How to Stop the Damage
All of these traps mean that it’s more dangerous than ever to share or cite an article without first researching it. If someone shares an article on your FB page or emails you something, do not comment on or share it until you have verified it for accuracy. This means checking all articles with a myth-debunking site and investigating whether legitimate, larger news publications have covered the topic.
One trick the fake news sites use is to open a story somewhat legitimately, because most people don’t bother reading past the headline or first couple of paragraphs.

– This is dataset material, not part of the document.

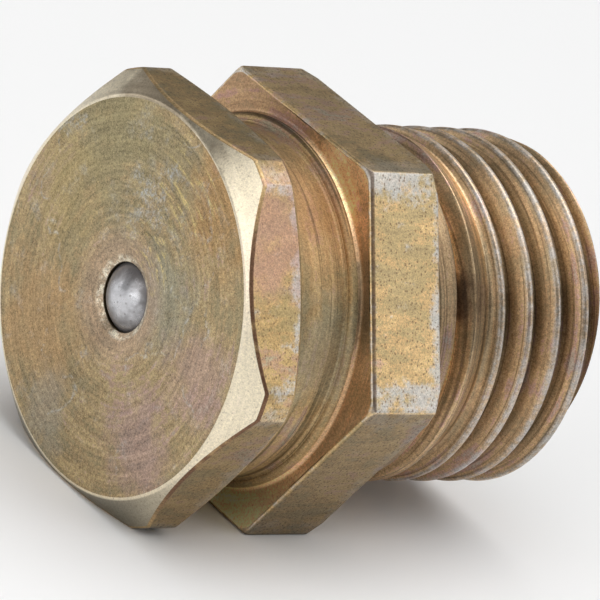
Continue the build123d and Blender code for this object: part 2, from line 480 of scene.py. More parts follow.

Paul Horner of National Report bragged to Vice News, “All it takes is a semi-plausible headline and two quick paragraphs to provoke outrage.” So read all the way to the end.
One sign a story may be fake is when the headline doesn’t match the video or story.
This is becoming a serious problem as these sites multiply, and 30 percent of adults now get news from Facebook. While Snopes is the best known myth-debunking site on the internet, it leans to the left. Fortunately, Fake News Watch has compiled a list of fake news sites.
But beware, more fake sites are surely in the offing. Proceed with caution.
*This article has been corrected to reflect that the Democrats induced the 2013 government shut down, not the Republicans.